# More clouds



## I81542 (7/1/17)

Can some1 please help me
I'm new to vaping and I have an istick pico 75w with a melo 3 tank and the original coil that comes with it...my problem is I don't get enough clouds can some1 please advise me on what setting like temp control I should use or what do I do???
I vape between 30-40w with the default settings of the temperature


----------



## Stosta (7/1/17)

I81542 said:


> Can some1 please help me
> I'm new to vaping and I have an istick pico 75w with a melo 3 tank and the original coil that comes with it...my problem is I don't get enough clouds can some1 please advise me on what setting like temp control I should use or what do I do???
> I vape between 30-40w with the default settings of the temperature


Essentially you need to make sure the airflow is wide open, and your watts are high. Just make sure they are within a safe limit. Can help you figure it out if you tell me what resistance coils you are using, and what battery you have.

Reactions: Agree 1


----------



## Silver (7/1/17)

I81542 said:


> Can some1 please help me
> I'm new to vaping and I have an istick pico 75w with a melo 3 tank and the original coil that comes with it...my problem is I don't get enough clouds can some1 please advise me on what setting like temp control I should use or what do I do???
> I vape between 30-40w with the default settings of the temperature



Agree with @Stosta above

The Melo3 is not a major cloud blower but i would think the best clouds are in wattage mode with a low resistance coil and higher wattage. (Provided you are using the correct coils for this)

Reactions: Agree 1


----------



## Raindance (7/1/17)

I81542 said:


> Can some1 please help me
> I'm new to vaping and I have an istick pico 75w with a melo 3 tank and the original coil that comes with it...my problem is I don't get enough clouds can some1 please advise me on what setting like temp control I should use or what do I do???
> I vape between 30-40w with the default settings of the temperature



@I81542 WARNING! You are about to enter the rabbit hole! The search for more cloud and flavor is what caused many of us to collect (and keep collecting) more and more vape gear. Starts off with wanting a better tank, then a mod with more power, then a tank that can use all that power and so on and on. The short version is, we all are still searching for the same things you are.

Welcome to the club!

Regards

Reactions: Like 1 | Agree 4


----------



## I81542 (7/1/17)

I


Silver said:


> Agree with @Stosta above
> 
> The Melo3 is not a major cloud blower but i would think the best clouds are in wattage mode with a low resistance coil and higher wattage. (Provided you are using the correct coils for this)

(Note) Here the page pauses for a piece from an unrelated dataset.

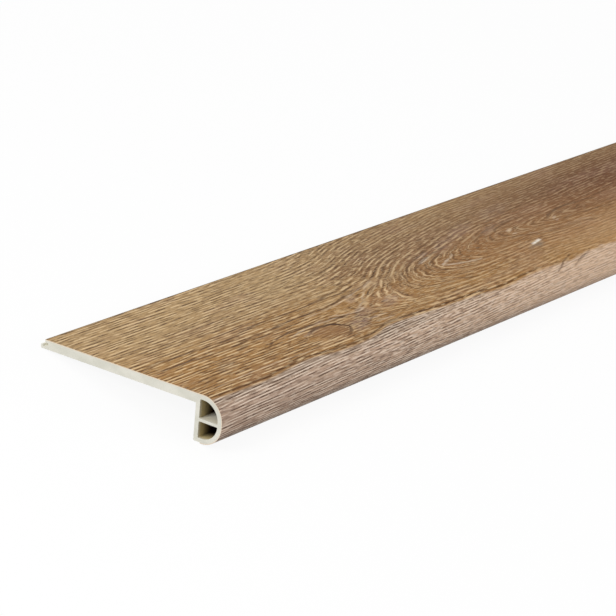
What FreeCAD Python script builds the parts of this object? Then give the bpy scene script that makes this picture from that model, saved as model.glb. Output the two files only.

I use the original coil that came with the 
Melo 3 tank...everything is as is from when I bought the starter kit


----------



## Clouds4Days (7/1/17)

@I81542 welcome to cloud blowers club...

First things firs,t you not gonna get the massive clouds you expect from the Melo 3 tank.
The pico kit is a excellent kit but is aimed for mostly helping people getting off cigs as a startup kit.

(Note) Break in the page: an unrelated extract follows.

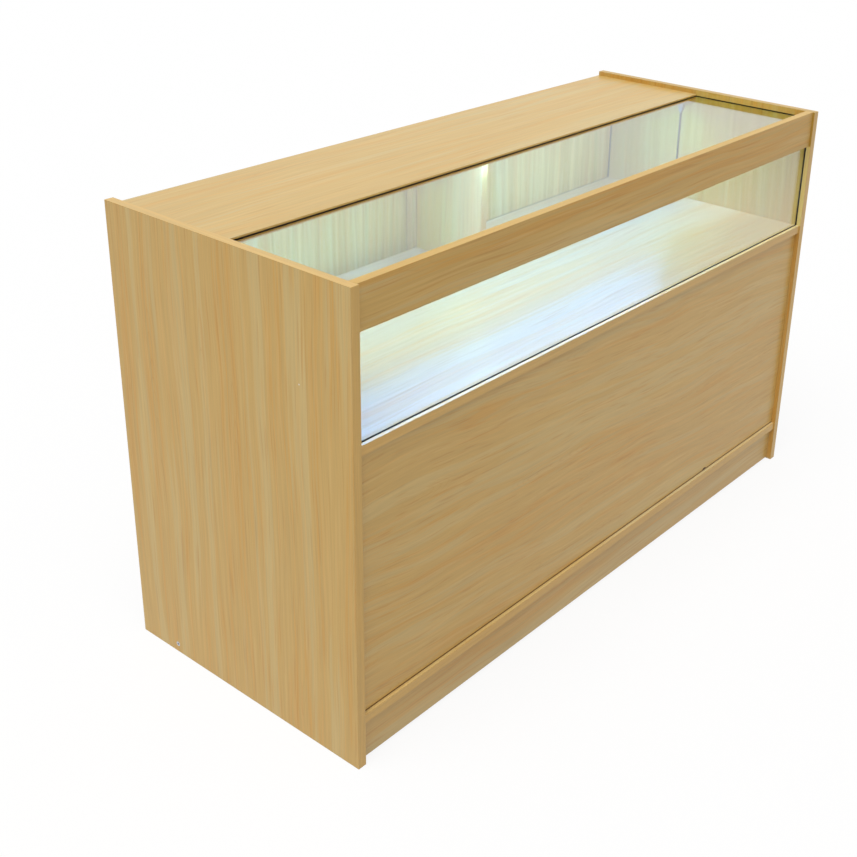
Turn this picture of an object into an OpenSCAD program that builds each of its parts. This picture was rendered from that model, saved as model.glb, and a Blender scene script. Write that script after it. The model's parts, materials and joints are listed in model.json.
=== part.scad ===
// Shop display counter: a glazed and lit display case above a storage cupboard.
// Sizes are in millimetres. The origin is at the bottom centre of the counter.
// +X is to the right as a customer faces it, +Y runs from the customer's side
// to the assistant's side, and +Z is up.

/* [Cabinet] */
// Overall width, across the outer faces of the end panels
cabinet_w = 1500; // [1200:10:1800]
// Overall depth, front edge to rear edge of the end panels
cabinet_d = 600; // [540:10:700]
// Overall height of the end panels
cabinet_h = 900; // [860:10:1000]
// Thickness of every carcass board
board_t = 18; // [16:1:20]
// Gap between the floor and the underside of the plinths
floor_gap = 4; // [2:1:10]
// Height of the plinth boards
plinth_h = 82; // [76:1:110]
// Clear height of the display case, from the deck to the top panel
display_h = 246; // [210:1:280]
// Height of the front rail
rail_h = 80; // [70:1:100]
// Depth of the solid top panel, from the rear edge forwards
top_panel_d = 288; // [240:1:330]
// Thickness of the solid top panel
top_panel_t = 16; // [15:1:20]
// Step down from the end panels' tops to the top panel
top_drop = 10; // [4:1:14]

/* [Setbacks] */
// Front rail's face behind the end panels' front edges
rail_setback = 5; // [3:1:7]
// Front edges of the deck and of the bottom board behind the same edges
ledge_setback = 3; // [1:1:6]
// Lower front panel's face behind the same edges
panel_setback = 10; // [6:1:14]
// Front plinth's face behind the same edges
plinth_setback = 12; // [8:1:30]
// Rear plinth's rear face in front of the end panels' rear edges
rear_plinth_setback = 97; // [85:1:140]

/* [Glass] */
// Thickness of both panes
glass_t = 5; // [4:1:6]
// How much wider than its pane a groove is
groove_play = 1; // [0.6:0.2:1.6]
// Front pane's face behind the end panels' front edges
glass_setback = 12; // [11:1:13]
// Depth of the grooves in the end panels and in the deck
groove_depth = 6; // [5:1:8]
// Depth of the grooves in the front rail and in the top panel
rail_groove_depth = 8; // [6:1:10]
// Gap between the edge of a pane and the bottom of its groove
pane_gap = 1; // [0.5:0.5:2]
// Thickness of the top panel's lip under the top pane
lip_t = 6; // [5:1:7]

/* [Storage] */
// Pitch of the shelf pin holes
pin_pitch = 32; // [25:1:40]
// Shelf pin holes above and below the middle one in each row
pin_rows = 3; // [1:1:4]
// Pin row that carries the shelves, counted from the middle one
shelf_row = 0; // [-1:1:1]
// Distance of the pin rows from the front and rear edges of a shelf
pin_inset = 50; // [30:1:90]
// Gap between a shelf's ends and the boards beside it
shelf_gap = 1; // [0.5:0.5:3]
// Gap between a shelf's front edge and the lower front panel
shelf_front_gap = 2; // [1:1:10]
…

When you feel comfortable your next step will be at getting a new tank for those massive clouds you want.
Your best bet at the moment would be a smok baby beast tank.

Reactions: Like 2 | Agree 1


----------



## I81542 (7/1/17)

Stosta said:


> Essentially you need to make sure the airflow is wide open, and your watts are high. Just make sure they are within a safe limit. Can help you figure it out if you tell me what resistance coils you are using, and what battery you have.

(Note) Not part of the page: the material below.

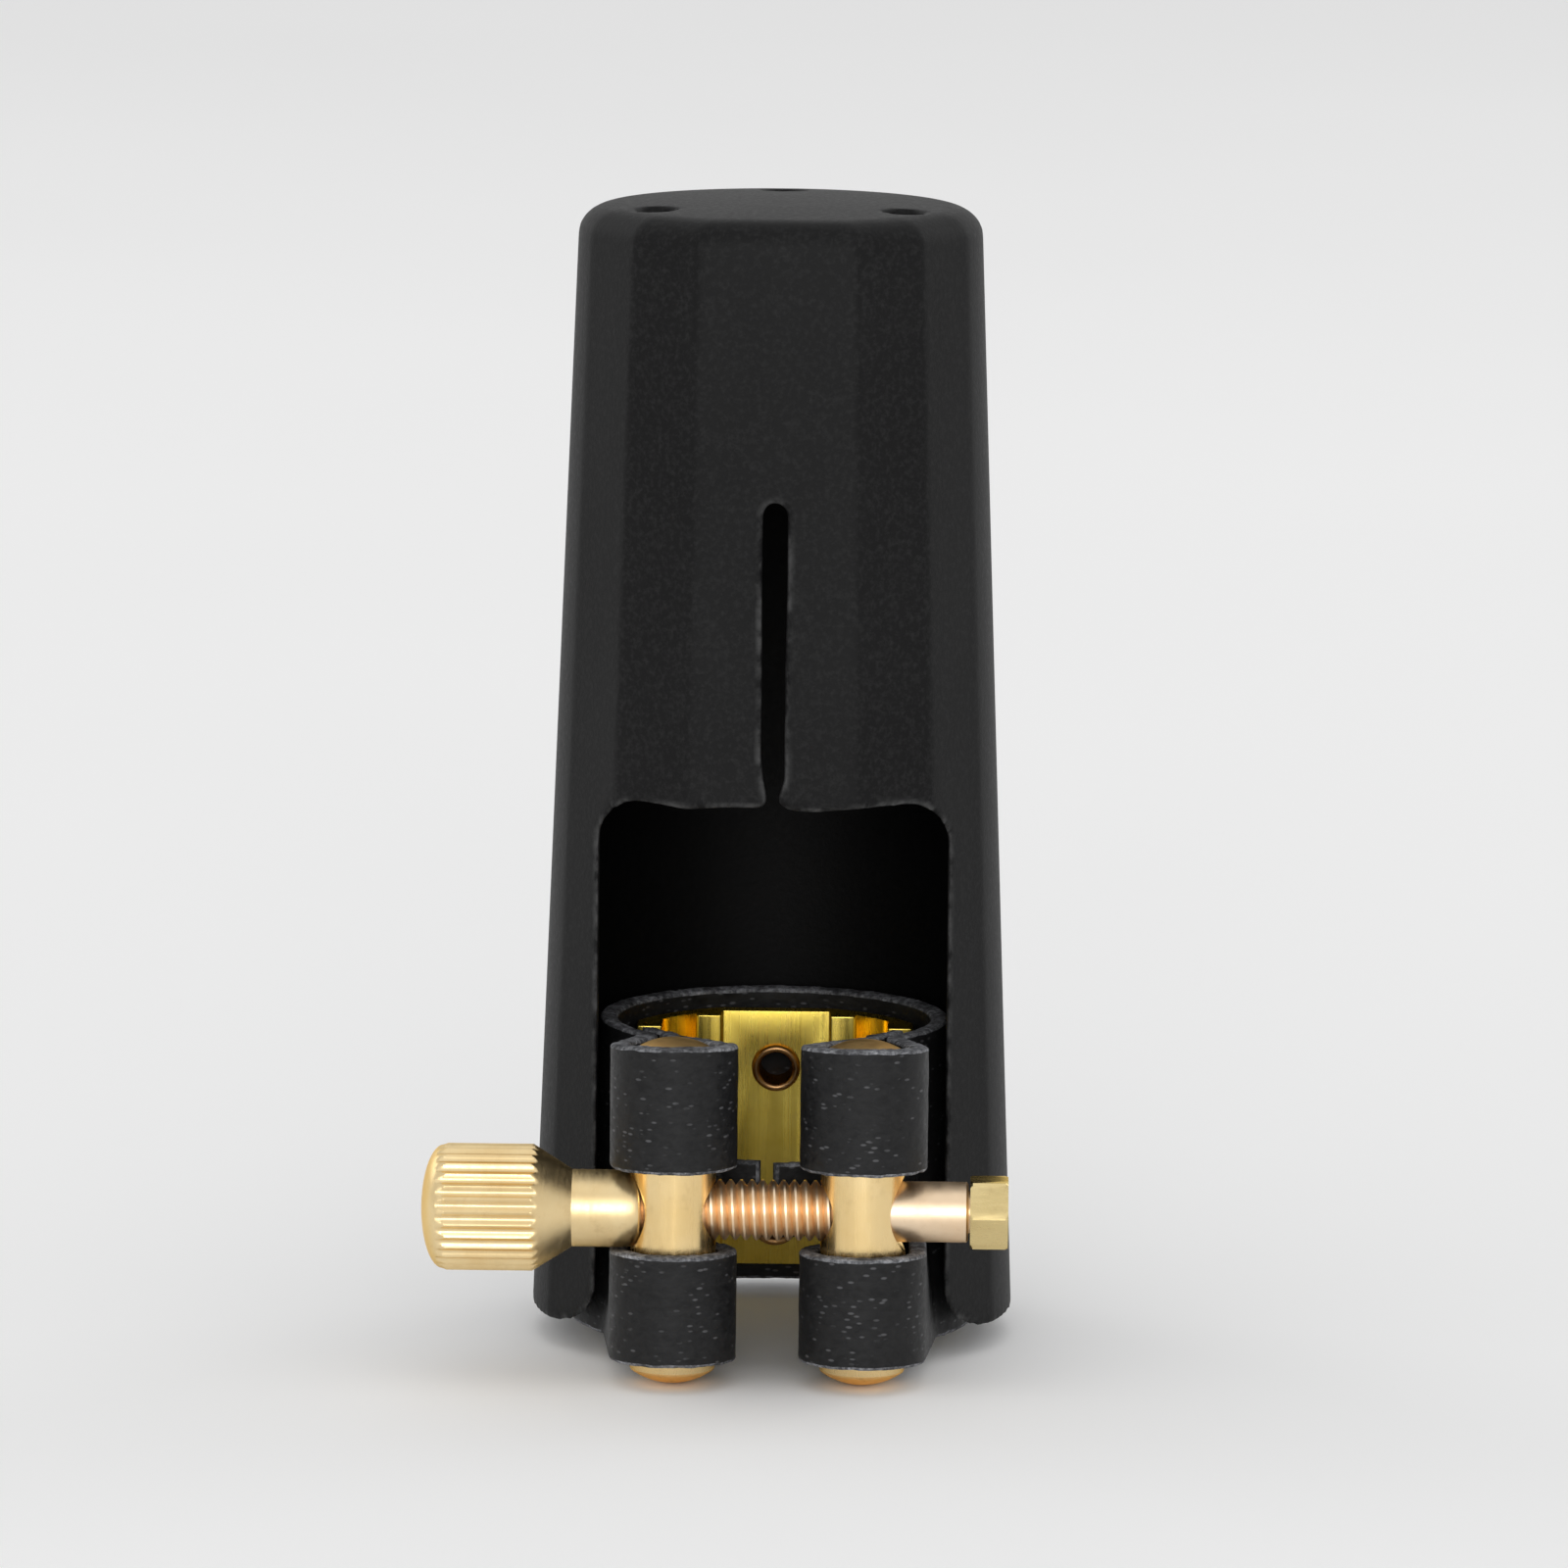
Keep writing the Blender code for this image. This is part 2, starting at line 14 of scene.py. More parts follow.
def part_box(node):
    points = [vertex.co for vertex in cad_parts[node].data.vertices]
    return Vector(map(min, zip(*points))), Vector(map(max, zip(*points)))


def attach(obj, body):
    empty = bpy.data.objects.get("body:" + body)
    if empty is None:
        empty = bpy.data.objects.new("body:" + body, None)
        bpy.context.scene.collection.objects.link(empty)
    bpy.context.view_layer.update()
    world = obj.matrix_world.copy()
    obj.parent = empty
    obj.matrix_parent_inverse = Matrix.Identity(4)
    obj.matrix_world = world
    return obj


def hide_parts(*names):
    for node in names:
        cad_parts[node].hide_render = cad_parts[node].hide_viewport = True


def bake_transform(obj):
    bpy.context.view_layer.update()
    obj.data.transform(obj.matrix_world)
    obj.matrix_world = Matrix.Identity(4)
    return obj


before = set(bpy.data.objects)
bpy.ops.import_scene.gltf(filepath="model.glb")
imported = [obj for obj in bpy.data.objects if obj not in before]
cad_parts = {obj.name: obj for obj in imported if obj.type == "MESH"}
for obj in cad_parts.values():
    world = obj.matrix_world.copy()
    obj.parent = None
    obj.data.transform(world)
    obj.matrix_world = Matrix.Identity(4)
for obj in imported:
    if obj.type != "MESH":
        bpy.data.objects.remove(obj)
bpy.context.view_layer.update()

MM = 0.001


# ---------------------------------------------------------------- sizes from the frame
def span(node):
    """A node's box as two lists of millimetres from the mouthpiece axis."""
    low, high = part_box(node)
    return [(a - b) / MM for a, b in zip(low, AXIS)], [(a - b) / MM for a, b in zip(high, AXIS)]


cap_low, cap_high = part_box("cap_shell")
CAP_BASE_R = (cap_high.x - cap_low.x) / 2 / MM
AXIS = Vector(((cap_low.x + cap_high.x) / 2, cap_high.y - CAP_BASE_R * MM, 0))
CAP_BASE_Z, CAP_TOP_Z = cap_low.z / MM, cap_high.z / MM

post_low, post_high = span("right_post")
POST_X, POST_Y = (post_low[0] + post_high[0]) / 2, (post_low[1] + post_high[1]) / 2
POST_R, POST_TOP_Z = (post_high[0] - post_low[0]) / 2, post_high[2]

stud_low, stud_high = span("stud")
STUD_R, SCREW_Z = (stud_high[2] - stud_low[2]) / 2, (stud_high[2] + stud_low[2]) / 2
STUD_START_X, STUD_END_X = stud_low[0], stud_high[0]
COLLAR_X = [corner[0] for corner in span("stud_collar")]

nut_low, nut_high = span("thumb_nut")
KNOB_END_X, KNOB_R = nut_low[0], (nut_high[2] - nut_low[2]) / 2

band_low, band_high = span("leather_band")
BAND_BASE_R, BAND_BASE_Z, BAND_TOP_Z = band_high[0], band_low[2], band_high[2]
PLATE_Z = [corner[2] for corner in span("reed_plate")]
PLATE_HALF_W = span("reed_plate")[1][0]
EYELETS_Z = [sum(corner[2] for corner in span(node)) / 2 for node in ("upper_eyelet", "lower_eyelet")]

# The end rings of a cutter and of a turned piece are this small, in place of a point
NEAR_AXIS = 0.001
POLE_R = 0.02


# ---------------------------------------------------------------- mesh helpers
def to_object(name, bm, materials):
    """Make an object in the frame's metres from a bmesh in millimetres."""
    bmesh.ops.scale(bm, vec=(MM, MM, MM), verts=bm.verts)
    bmesh.ops.translate(bm, vec=AXIS, verts=bm.verts)
    mesh = bpy.data.meshes.new(name)
    bm.to_mesh(mesh)
    bm.free()
    for material in materials:
        mesh.materials.append(material)
    obj = bpy.data.objects.new(name, mesh)
    bpy.context.scene.collection.objects.link(obj)
    return obj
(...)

The higher watts I use the hotter the tank gets 

Thanks so much I will check it out 


Clouds4Days said:


> @I81542 welcome to cloud blowers club...
> 
> First things firs,t you not gonna get the massive clouds you expect from the Melo 3 tank.
> The pico kit is a excellent kit but is aimed for mostly helping people getting off cigs as a startup kit.
> ...


----------



## I81542 (7/1/17)

Stosta said:


> Essentially you need to make sure the airflow is wide open, and your watts are high. Just make sure they are within a safe limit. Can help you figure it out if you tell me what resistance coils you are using, and what battery you have.


When the watts are too high it gets the tank gets too hot so that's what I wanted to know if maybe I must change the temp or what??? 
The coil is the original coil that came with the tank I dno how to check and the battery is a normal 18650 battery


----------



## I81542 (7/1/17)

Clouds4Days said:


> @I81542 welcome to cloud blowers club...
> 
> First things firs,t you not gonna get the massive clouds you expect from the Melo 3 tank.
> The pico kit is a excellent kit but is aimed for mostly helping people getting off cigs as a startup kit.
> ...


Is it advisable to change the temp??? Or when would 1 change the temp???


----------



## Clouds4Days (7/1/17)

I81542 said:


> Is it advisable to change the temp??? Or when would 1 change the temp???



If im not mistaken the coils that come with the Melo are Kanthal coils so you shouldnt be running your mod on temp control, but on watts with those coils.

When you go through temp control settings on yout pico you will see it sayss temp ss (stailess steel) temp ni (nickel) temp ti (titanium)

Your coils need to be made from one of the following wires in order to run temp control on one of those settings respectively.

If you using any other material on your coil it needs to run in wattage mode.

Reactions: Like 1 | Agree 1


----------



## Atsbitscrisp (7/1/17)

Oooohhh, I can see someone else going down the same path I did... enjoy the ride bud. First thing I did was ditch the melo for a better 22mm tank. I went for a model I could build to my liking and got rid of commercial coil tanks. It gave me much better airflow and a significant cloud production boost. Just warning you though, you might be outgrowing your mod fast if you are anything like me.


----------



## I81542 (8/1/17)

Atsbitscrisp said:


> Oooohhh, I can see someone else going down the same path I did... enjoy the ride bud. First thing I did was ditch the melo for a better 22mm tank. I went for a model I could build to my liking and got rid of commercial coil tanks. It gave me much better airflow and a significant cloud production boost. Just warning you though, you might be outgrowing your mod fast if you are anything like me.


I have outgrown my mod, what mod would u suggest is good for clouds but reasonably priced???


----------



## kev mac (8/1/17)

Clouds4Days said:


> @I81542 welcome to cloud blowers club...
> 
> First things firs,t you not gonna get the massive clouds you expect from the Melo 3 tank.
> The pico kit is a excellent kit but is aimed for mostly helping people getting off cigs as a startup kit.
> ...


Also you might check out a dripper (rda) such as the Phenotype L or the Indestructible,both major clouders.


----------



## kev mac (8/1/17)

I81542 said:


> I have outgrown my mod, what mod would u suggest is good for clouds but reasonably priced???


I just watched some reviews on the Battlestar dual 18650 200w that got high marks.It can be found for about 40 bucks.If you aren't in a huge hurry check out Fast tech,Gearbest etc.


----------



## Slick (8/1/17)

I81542 said:


> I have outgrown my mod, what mod would u suggest is good for clouds but reasonably priced???


I would suggest getting a smok baby beast tank as @Clouds4Days has mentioned,it is much better than the melo3 mini tank,and if you ever wana upgrade your mod you can use the pico as a backup kit


----------